Organized semi-chronologically, the exhibition examines Morisot’s painterly innovations and fundamental position within impressionism across the arc of her productive yet relatively short life. The exhibition explores the following periods and themes of Morisot’s work:

• Becoming an Artist – The introductory section looks at Morisot’s formative years, when she left behind the amateur artistic practice associated with women of her upbringing and established herself as both a professional artist and a key contributor to the emerging impressionist movement in the late 1860s and early 1870s.

• Painting the Figure en plein air – A selection of Morisot’s plein air paintings of figures in both country and coastal settings highlights her innovative treatment of modern themes and immersive approach that integrates her subjects within their environments through brushwork and palette.

• Fashion, Femininity, and la Parisienne – The importance of fashion in constructing modern femininity forms a central part of the artist’s paintings of the 1870s and 1880s. This interest is revealed in Morisot’s creations and adaptations of quintessential impressionist subjects, such as elegant Parisian women shown at the ball or dressing in their homes.

• Women at Work – Morisot’s depictions of domestic servants—the majority of whom she employed in her household—parallel her own status as a working professional woman. Her interest in painting these women raises questions about bourgeois living and the intimacy of the shared domestic setting.

• Finished/Unfinished – The increasing immediacy of Morisot’s technique, and her radical experimentation with the concept of finished and unfinished in her work, exposes the process of painting and furthers the indeterminacy between figure and setting introduced in her plein air work.

• Windows and Thresholds – Morisot’s interest in liminal spaces is revealed in her paintings of subjects such as doorways and windows. Within these often spatially ambiguous settings, Morisot’s masterful evocation of light and atmosphere, the most ephemeral of her subjects, serves to anchor the human figure in a transitory space.

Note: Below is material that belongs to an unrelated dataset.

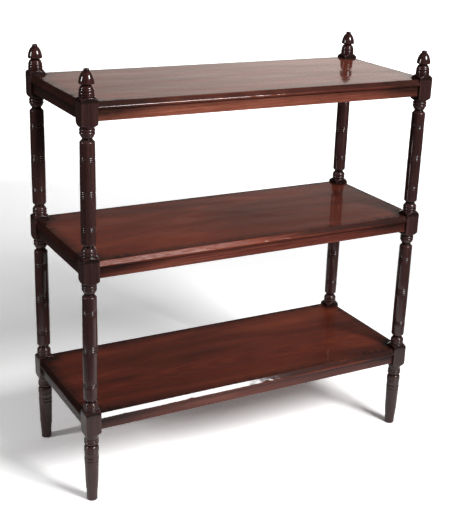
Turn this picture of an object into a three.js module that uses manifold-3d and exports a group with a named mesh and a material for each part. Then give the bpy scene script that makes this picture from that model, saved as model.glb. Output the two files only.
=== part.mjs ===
// A three-tier mahogany etagere: four turned uprights with squared blocks, rails tenoned into
// the blocks, shelves with a bevelled edge notched round them, and turned acorn finials.
// Millimetres, +Z up. The origin is on the floor under the middle of the piece, and the
// front looks towards -Y.

import * as THREE from 'three';
import * as BufferGeometryUtils from 'three/addons/utils/BufferGeometryUtils.js';
import Module from 'manifold-3d';

const wasm = await Module();
wasm.setup();

// Driving dimensions of the whole piece
const postSpanX = 940;
const postSpanY = 352;
const bottomBlockBase = 188;
const middleBlockBase = 591;
const topBlockBase = 968;
const overrun = 2;
const seatGap = 0.3;

// Squared blocks of the uprights, with turned shoulders at both ends
const blockSide = 40;
const blockHeight = 68;
const shoulderRadius = 18.2;
const shoulderDrop = 10.5;

// Turned columns between the blocks
const columnMiddleRadius = 18.4;
const columnEndRadius = 17.8;
const waistRadius = 11.6;
const columnCone = 9.5;
const collarNeckRadius = 17.5;
const collarRadius = 18.4;
const collarBase = 3.5;
const collarBead = 7;
const coneOverBlock = 6.5;
const coneUnderBlock = 10;
const middleRings = 3;
const endRings = 2;
const ringWidth = 5.9;
const ringDepth = 0.9;
const ringInset = 45;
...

• A Studio of Her Own – Morisot’s late-career paintings from the 1890s often depict her personal domestic space, which served as both studio and setting. During this period, Morisot reached a new expressiveness in her painting as figures become increasingly enveloped by their surroundings. The vibrant, saturated palette and sinuous brushwork that she adopted in these final works demonstrate their visual affinities with the emerging symbolist aesthetic of the time.